Troubleshooting common issues​

  • If the pane does not appear despite meeting build requirements:
  • Confirm Phone Link is updated in Microsoft Store and that the Phone Link app’s Start menu personalization settings are enabled.
  • Check Windows Update and Insider channel alignment — server gating can delay visibility.
  • In some cases community tools have been used to toggle hidden flags, but those approaches are unsupported and not recommended for general users. Official guidance is to wait for the staged deployment or consult Microsoft support.
  • If notifications or media don’t appear:
  • Verify companion app permissions on the phone (notifications, photos access). Android vendors and iOS versions may require specific permission grants.
  • If calls route incorrectly:
  • Confirm Bluetooth is paired and that audio endpoints are appropriately configured in Windows audio settings; some iPhone call routing scenarios differ from Android behavior.
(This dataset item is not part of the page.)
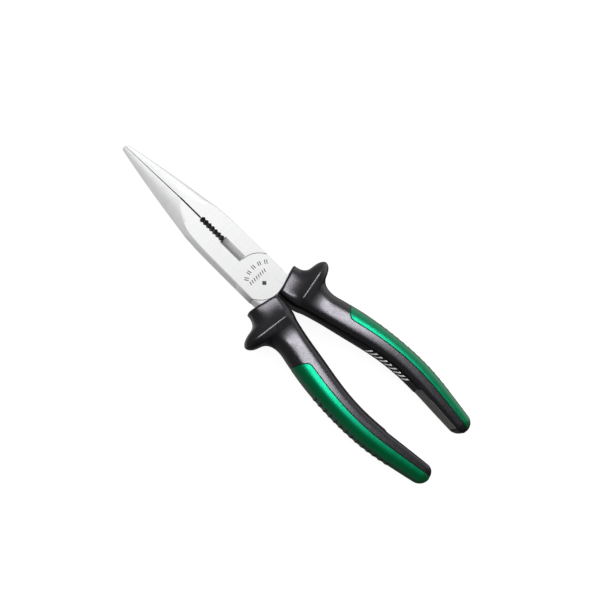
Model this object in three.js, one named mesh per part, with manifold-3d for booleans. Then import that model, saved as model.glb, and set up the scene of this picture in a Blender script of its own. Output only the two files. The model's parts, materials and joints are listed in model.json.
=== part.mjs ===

What this means for Windows users and the ecosystem​

Surface‑level integration like Phone Link in Start is a practical productivity improvement rather than a radical platform shift. For the everyday user, the benefit is clear: fewer interruptions and faster small tasks. For Microsoft, it demonstrates a willingness to weave companion device functionality into the core OS shell rather than isolating it in a single app, which opens the door to more contextual cross‑device experiences (and potential third‑party integrations) in the future. However, the move also raises legitimate privacy and manageability questions that IT pros and power users should weigh before enabling broad deployments.

Recommendations for users and IT admins​

  • Individuals:
  • Try the feature through the Insider Program if comfortable with preview builds; otherwise wait for general rollout to avoid feature instability.
  • Review Phone Link permissions on the phone before enabling Start menu integration and hide the pane if sensitive notifications are a concern.
  • IT administrators:
  • Evaluate corporate policy implications; consider whether mirroring phone notifications to managed desktops aligns with compliance rules. Test on a subset of devices before broad rollout.

Conclusion​

Bringing Phone Link into the Start menu is a thoughtful, incremental step toward making Windows 11 a more connected center for a multi‑device life. The feature reduces small but meaningful friction in everyday workflows — answering a text, grabbing a screenshot, or checking battery level — and it moves Microsoft closer to parity with cross‑device conveniences users have long associated with other ecosystems. At the same time, the rollout remains staged and bounded by platform limitations and privacy considerations; power users and IT pros should test and tune adoption carefully. For users who regularly reach for a phone while working on a PC, the Start menu Phone Link pane is a welcome, practical improvement that promises to keep attention where it belongs: on the work that matters.